For anyone managing significant holdings, especially in multisig configurations, now is the time to audit address types and plan migration strategies. Tools like Caravan can help users building DIY multisig setups understand their wallet structure and coordinate potential migrations without trusting third-party servers.
The post-quantum standards exist. NIST finalized FIPS 203-205 in 2024, and testnets like BTQ's Bitcoin Quantum (launched January 2026) are already experimenting with ML-DSA signatures. The cryptographic solutions aren't the bottleneck. Community consensus is.
The Contrarian View
Not everyone is sounding alarms. Some analysts point out that Bitcoin's price declined through 2025 and into 2026, suggesting markets may have already priced in quantum risk. Others argue the compressed timelines remain speculative, and that the cryptocurrency community has repeatedly upgraded systems under pressure when necessary.

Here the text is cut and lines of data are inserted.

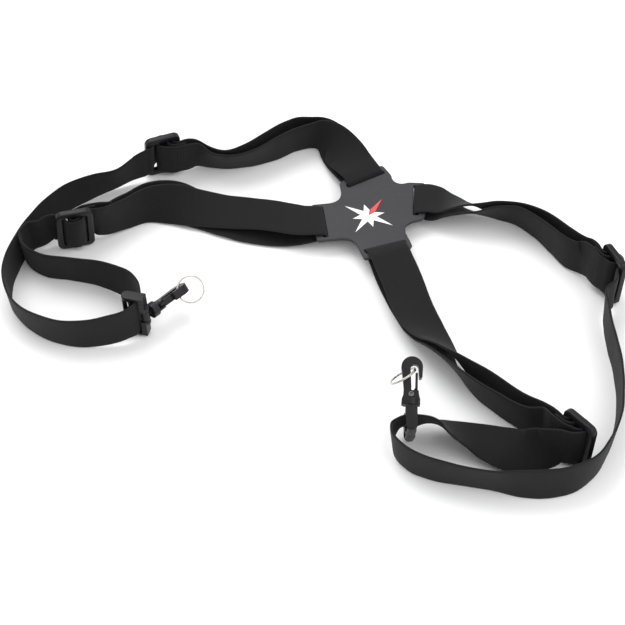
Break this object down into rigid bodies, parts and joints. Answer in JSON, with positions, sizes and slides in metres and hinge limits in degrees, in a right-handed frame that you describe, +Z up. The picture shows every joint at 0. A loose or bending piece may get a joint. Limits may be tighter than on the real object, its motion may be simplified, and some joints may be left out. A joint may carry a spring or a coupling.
{
  "type": "binocular harness",
  "caption": "Figure-eight elastic harness with a cross-shaped back pad, webbing sliders and swivel snap hooks that hold binoculars against the chest.",
  "frame": {"origin": "middle of the footprint of the laid-out harness, on the surface it lies on", "axes": "+Z up off the surface, +X across the harness towards the side whose slider stands by itself, -Y towards the snap hooks"},
  "size_m": [0.3732, 0.2944, 0.0371],
  "materials": {
    "pad_leather": "matte synthetic leather, fine grain",
    "pad_lining": "dense woven lining",
    "print_white": "raised screen print",
    "print_red": "raised screen print",
    "elastic_webbing": "ribbed elastic webbing with a woven selvedge",
    "hook_plastic": "satin moulded acetal",
    "rivet_metal": "dark plated steel",
    "ring_steel": "nickel-plated spring steel"
  },
  "bodies": {
    "harness": {"pad_face": "pad_leather", "pad_lining": "pad_lining", "emblem_star": "print_white", "emblem_needle": "print_red", "left_shoulder_webbing": "elastic_webbing", "left_side_webbing": "elastic_webbing", "left_front_webbing": "elastic_webbing", "right_shoulder_webbing": "elastic_webbing", "right_side_webbing": "elastic_webbing", "right_front_webbing": "elastic_webbing"},
    "left_shoulder_adjuster": {"left_shoulder_slider": "hook_plastic", "left_shoulder_pass": "elastic_webbing", "left_shoulder_wrap": "elastic_webbing"},
    "left_side_adjuster": {"left_side_slider": "hook_plastic", "left_side_pass": "elastic_webbing", "left_side_wrap": "elastic_webbing"},
    "right_shoulder_adjuster": {"right_shoulder_slider": "hook_plastic", "right_shoulder_pass": "elastic_webbing", "right_shoulder_wrap": "elastic_webbing"},
    "right_side_adjuster": {"right_side_slider": "hook_plastic", "right_side_pass": "elastic_webbing", "right_side_wrap": "elastic_webbing"},
    "left_keeper_loop": {"left_keeper": "hook_plastic"},
    "left_swivel_post": {"left_swivel": "hook_plastic"},
    "left_snap_hook": {"left_hook": "hook_plastic", "left_rivet": "rivet_metal"},
    "left_snap_gate": {"left_gate": "hook_plastic"},
    "left_split_ring": {"left_ring": "ring_steel"},
    "right_keeper_loop": {"right_keeper": "hook_plastic"},
    "right_swivel_post": {"right_swivel": "hook_plastic"},
    "right_snap_hook": {"right_hook": "hook_plastic", "right_rivet": "rivet_metal"},
    "right_snap_gate": {"right_gate": "hook_plastic"},
    "right_split_ring": {"right_ring": "ring_steel"}
  },
  "joints": [
    {"name": "left_shoulder_adjust", "type": "slide", "parent": "harness", "child": "left_shoulder_adjuster", "axis": [0.9336, 0.3584, 0], "range_m": [-0.003, 0.003]},
    {"name": "left_side_adjust", "type": "slide", "parent": "harness", "child": "left_side_adjuster", "axis": [-0.9703, -0.2419, 0], "range_m": [-0.003, 0.003]},
    {"name": "right_shoulder_adjust", "type": "slide", "parent": "harness", "child": "right_shoulder_adjuster", "axis": [0.4067, -0.9135, 0], "range_m": [-0.003, 0.003]},
    {"name": "right_side_adjust", "type": "slide", "parent": "harness", "child": "right_side_adjuster", "axis": [0.6428, -0.766, 0], "range_m": [-0.003, 0.003]},
    {"name": "left_keeper_slide", "type": "slide", "parent": "harness", "child": "left_keeper_loop", "axis": [0.2588, 0.9659, 0], "range_m": [-0.002, 0.002]},
    {"name": "left_swivel_turn", "type": "hinge", "parent": "left_keeper_loop", "child": "left_swivel_post", "pos_m": [-0.09878, -0.02259, 0.01663], "axis": [-0.0506, 0.0135, 0.9986], "range_deg": [-110, 8]},
    {"name": "left_hook_spin", "type": "hinge", "parent": "left_swivel_post", "child": "left_snap_hook", "pos_m": [-0.09878, -0.02259, 0.01663], "axis": [0.7064, 0.7073, 0.0262], "continuous": true},
    {"name": "left_gate_press", "type": "hinge", "parent": "left_snap_hook", "child": "left_snap_gate", "pos_m": [-0.09178, -0.01559, 0.01688], "axis": [-0.4925, 0.4647, 0.7359], "range_deg": [0, 10], "stiffness_Nm_per_rad": 0.01, "springref_deg": -5.73},
    {"name": "left_ring_swing", "type": "hinge", "parent": "left_snap_hook", "child": "left_split_ring", "pos_m": [-0.08083, -0.00485, 0.01947], "axis": [0.0284, -0.7615, -0.6475], "range_deg": [-60, 30]},
    {"name": "right_keeper_slide", "type": "slide", "parent": "harness", "child": "right_keeper_loop", "axis": [-1, 0, 0], "range_m": [-0.002, 0.002]},
    {"name": "right_swivel_turn", "type": "hinge", "parent": "right_keeper_loop", "child": "right_swivel_post", "pos_m": [0.05439, -0.10107, 0.0208], "axis": [0, -0.4384, 0.8988], "range_deg": [-50, 50]},
    {"name": "right_hook_spin", "type": "hinge", "parent": "right_swivel_post", "child": "right_snap_hook", "pos_m": [0.05439, -0.10107, 0.0208], "axis": [0.0523, 0.8976, 0.4378], "continuous": true},
    {"name": "right_gate_press", "type": "hinge", "parent": "right_snap_hook", "child": "right_snap_gate", "pos_m": [0.0549, -0.09218, 0.02513], "axis": [0, -0.4384, 0.8988], "range_deg": [0, 10], "stiffness_Nm_per_rad": 0.01, "springref_deg": -5.73},
    {"name": "right_ring_swing", "type": "hinge", "parent": "right_snap_hook", "child": "right_split_ring", "pos_m": [0.05742, -0.07799, 0.03139], "axis": [-0.0672, 0.7921, -0.6067], "range_deg": [-5, 45]}
  ]
}
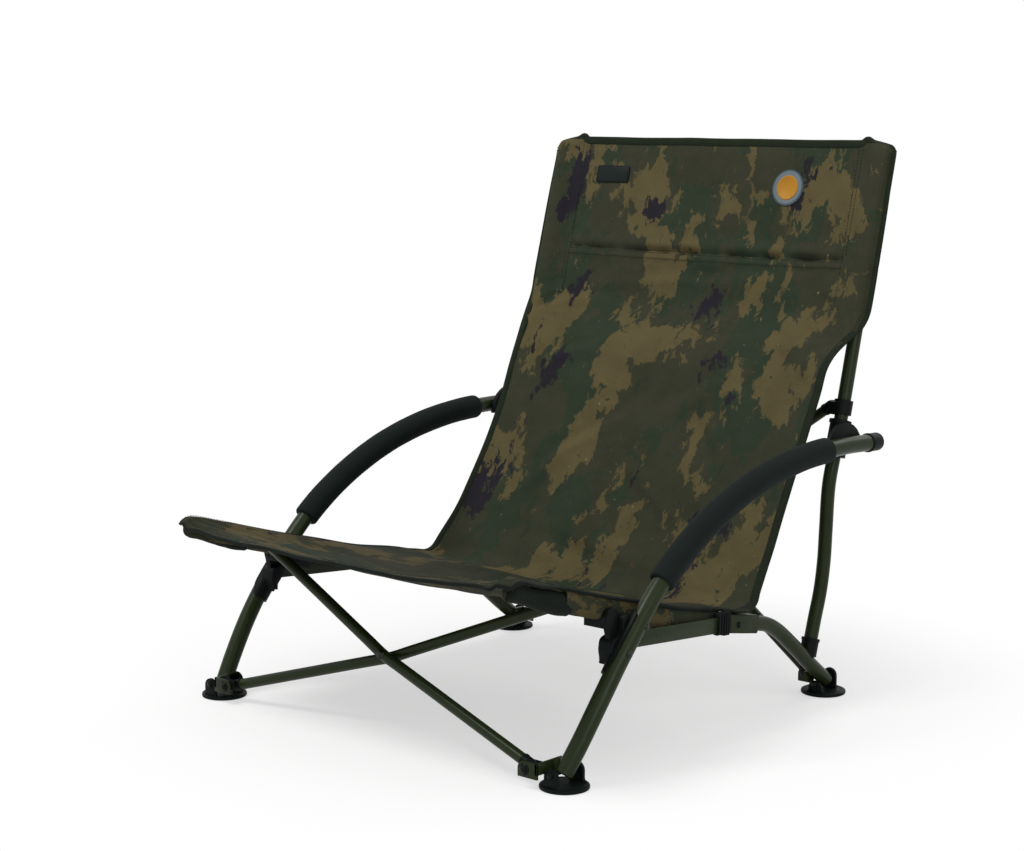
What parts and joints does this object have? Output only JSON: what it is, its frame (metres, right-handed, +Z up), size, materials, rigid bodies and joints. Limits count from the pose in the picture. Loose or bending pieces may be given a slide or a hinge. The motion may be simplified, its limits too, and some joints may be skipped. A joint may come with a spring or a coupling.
{
  "type": "folding fishing chair",
  "caption": "Low folding fishing chair with bent tube side frames, foam arm grips, crossed braces, swivel disc feet and a slung cloth seat and back.",
  "frame": {"origin": "on the ground, under the middle of the whole chair's bounding box", "axes": "+Z up, +Y towards the back, +X towards the sitter's left; the chair faces -Y"},
  "size_m": [0.6506, 0.7612, 0.7204],
  "materials": {
    "frame_paint": "satin",
    "black_plastic": "matte",
    "green_plastic": "matte",
    "grip_foam": "matte",
    "rivet_steel": "satin",
    "camouflage_cloth": "matte",
    "dark_nylon": "matte",
    "badge_rubber": "matte"
  },
  "bodies": {
    "left_frame": {"arm_tube_left": "frame_paint", "arm_foam_left": "grip_foam", "arm_cap_left": "black_plastic", "arm_bracket_left": "black_plastic", "back_post_left": "frame_paint", "post_ferrule_left": "black_plastic", "rear_leg_left": "frame_paint", "knuckle_left": "green_plastic", "knuckle_pin_left": "rivet_steel", "link_bar_left": "frame_paint", "bar_collar_left": "black_plastic", "saddle_left": "black_plastic", "leg_rivet_upper_left": "rivet_steel", "leg_rivet_lower_left": "rivet_steel", "back_sleeve_left": "camouflage_cloth", "back_cloth": "camouflage_cloth", "label_patch": "dark_nylon", "round_patch": "badge_rubber"},
    "right_frame": {"arm_tube_right": "frame_paint", "arm_foam_right": "grip_foam", "arm_cap_right": "black_plastic", "arm_bracket_right": "black_plastic", "back_post_right": "frame_paint", "post_ferrule_right": "black_plastic", "rear_leg_right": "frame_paint", "knuckle_right": "green_plastic", "knuckle_pin_right": "rivet_steel", "link_bar_right": "frame_paint", "bar_collar_right": "black_plastic", "saddle_right": "black_plastic", "leg_rivet_upper_right": "rivet_steel", "leg_rivet_lower_right": "rivet_steel", "back_sleeve_right": "camouflage_cloth"},
    "seat_rail_left": {"seat_rail_left": "frame_paint", "seat_sleeve_left": "camouflage_cloth", "seat_pocket_left": "dark_nylon", "seat_cloth": "camouflage_cloth"},
    "front_eye_left": {"front_eye_left": "black_plastic"},
    "front_cross_left": {"front_cross_tube_left": "frame_paint", "front_cross_rivet_left": "rivet_steel"},
    "rear_cross_left": {"rear_cross_tube_left": "frame_paint", "rear_cross_rivet_left": "rivet_steel"},
    "post_slider_left": {"post_slider_left": "black_plastic"},
    "front_foot_left": {"front_foot_left": "green_plastic", "front_foot_pin_left": "rivet_steel"},
    "rear_foot_left": {"rear_foot_left": "green_plastic", "rear_foot_pin_left": "rivet_steel"},
    "seat_rail_right": {"seat_rail_right": "frame_paint", "seat_sleeve_right": "camouflage_cloth", "seat_pocket_right": "dark_nylon"},
    "front_eye_right": {"front_eye_right": "black_plastic"},
    "front_cross_right": {"front_cross_tube_right": "frame_paint", "front_cross_rivet_right": "rivet_steel"},
    "rear_cross_right": {"rear_cross_tube_right": "frame_paint", "rear_cross_rivet_right": "rivet_steel"},
    "post_slider_right": {"post_slider_right": "black_plastic"},
    "front_foot_right": {"front_foot_right": "green_plastic", "front_foot_pin_right": "rivet_steel"},
    "rear_foot_right": {"rear_foot_right": "green_plastic", "rear_foot_pin_right": "rivet_steel"}
  },
  "joints": [
    {"name": "front_lean_left", "type": "hinge", "parent": "left_frame", "child": "front_eye_left", "pos_m": [0.264, -0.31008, 0.02297], "axis": [-1, 0, 0], "range_deg": [0, 24.8]},
    {"name": "fold", "type": "hinge", "parent": "front_eye_left", "child": "front_cross_left", "pos_m": [0.264, -0.31008, 0.02297], "axis": [0, 0.9481, -0.3179], "range_deg": [0, 59.3], "deforming": ["seat_cloth", "back_cloth", "label_patch", "round_patch", "back_sleeve_left", "back_sleeve_right"]},
    {"name": "front_crossing", "type": "hinge", "parent": "front_cross_left", "child": "front_cross_right", "pos_m": [0, -0.28392, 0.101], "axis": [0, -0.9481, 0.3179], "range_deg": [0, 118.7]},
    {"name": "front_eye_turn_right", "type": "hinge", "parent": "front_cross_right", "child": "front_eye_right", "pos_m": [-0.264, -0.31008, 0.02297], "axis": [0, 0.9481, -0.3179], "range_deg": [0, 59.4]},
    {"name": "front_lean_right", "type": "hinge", "parent": "front_eye_right", "child": "right_frame", "pos_m": [-0.264, -0.31008, 0.02297], "axis": [1, 0, 0], "range_deg": [0, 24.8]},
    {"name": "seat_rail_left_swing", "type": "hinge", "parent": "left_frame", "child": "seat_rail_left", "pos_m": [0.277, 0.03194, 0.13198], "axis": [-1, 0, 0], "range_deg": [0, 81.9]},
    {"name": "rear_cross_left_turn", "type": "hinge", "parent": "left_frame", "child": "rear_cross_left", "pos_m": [0.25385, 0.24695, 0.02256], "axis": [-0.0976, 0.9896, -0.1056], "range_deg": [0, 45.3]},
    {"name": "post_slider_left_slide", "type": "slide", "parent": "left_frame", "child": "post_slider_left", "axis": [0, 0.2562, 0.9666], "range_m": [0, 0.258]},
    {"name": "seat_rail_right_swing", "type": "hinge", "parent": "right_frame", "child": "seat_rail_right", "pos_m": [-0.277, 0.03194, 0.13198], "axis": [-1, 0, 0], "range_deg": [0, 81.9]},
    {"name": "rear_cross_right_turn", "type": "hinge", "parent": "right_frame", "child": "rear_cross_right", "pos_m": [-0.25385, 0.26292, 0.02151], "axis": [-0.0976, -0.9896, 0.1056], "range_deg": [0, 45.3]},
    {"name": "post_slider_right_slide", "type": "slide", "parent": "right_frame", "child": "post_slider_right", "axis": [0, 0.2562, 0.9666], "range_m": [0, 0.258]},
    {"name": "front_foot_left_tilt", "type": "hinge", "parent": "left_frame", "child": "front_foot_left", "pos_m": [0.296, -0.29558, 0.02], "axis": [0, 1, 0], "range_deg": [-12, 12]},
    {"name": "rear_foot_left_tilt", "type": "hinge", "parent": "left_frame", "child": "rear_foot_left", "pos_m": [0.277, 0.2465, 0.015], "axis": [0, 1, 0], "range_deg": [-12, 12]},
    {"name": "front_foot_right_tilt", "type": "hinge", "parent": "right_frame", "child": "front_foot_right", "pos_m": [-0.296, -0.29558, 0.02], "axis": [0, 1, 0], "range_deg": [-12, 12]},
    {"name": "rear_foot_right_tilt", "type": "hinge", "parent": "right_frame", "child": "rear_foot_right", "pos_m": [-0.277, 0.2465, 0.015], "axis": [0, 1, 0], "range_deg": [-12, 12]}
  ],
  "couplings": [
    {"joint": "front_lean_left", "follows": "fold", "ratio": 0.41716},
    {"joint": "front_crossing", "follows": "fold", "ratio": 2},
    {"joint": "front_eye_turn_right", "follows": "fold", "ratio": 1},
    {"joint": "front_lean_right", "follows": "fold", "ratio": 0.41716},
    {"joint": "seat_rail_left_swing", "follows": "fold", "ratio": 1.3796},
    {"joint": "rear_cross_left_turn", "follows": "fold", "ratio": 0.76282},
    {"joint": "post_slider_left_slide", "follows": "fold", "m_per_rad": 0.24904},
    {"joint": "seat_rail_right_swing", "follows": "fold", "ratio": 1.3796},
    {"joint": "rear_cross_right_turn", "follows": "fold", "ratio": 0.76282},
    {"joint": "post_slider_right_slide", "follows": "fold", "m_per_rad": 0.24904}
  ]
}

There's also an argument that freezing vulnerable coins, however uncomfortable, would actually strengthen Bitcoin's long-term credibility by demonstrating the network can adapt to existential threats.
These perspectives deserve consideration. But they don't change the underlying math: cryptography that was considered unbreakable is approaching breakability faster than anticipated.
Looking Forward
Bitcoin has survived contentious forks, exchange collapses, and regulatory crackdowns. The quantum threat is different because it's a technical deadline with an uncertain but narrowing timeline.
The network's response over the next two to three years will determine whether Bitcoin successfully migrates to post-quantum cryptography, or whether billions in value becomes a bounty for whoever builds a sufficiently powerful quantum computer first.
For individual holders, the practical steps are clear: understand your address types, monitor BIP-361's progress, and prepare for what could be Bitcoin's most significant cryptographic upgrade since its creation.
The clock is ticking. Whether it's ticking toward 2029 or 2035 matters less than recognizing it's ticking at all.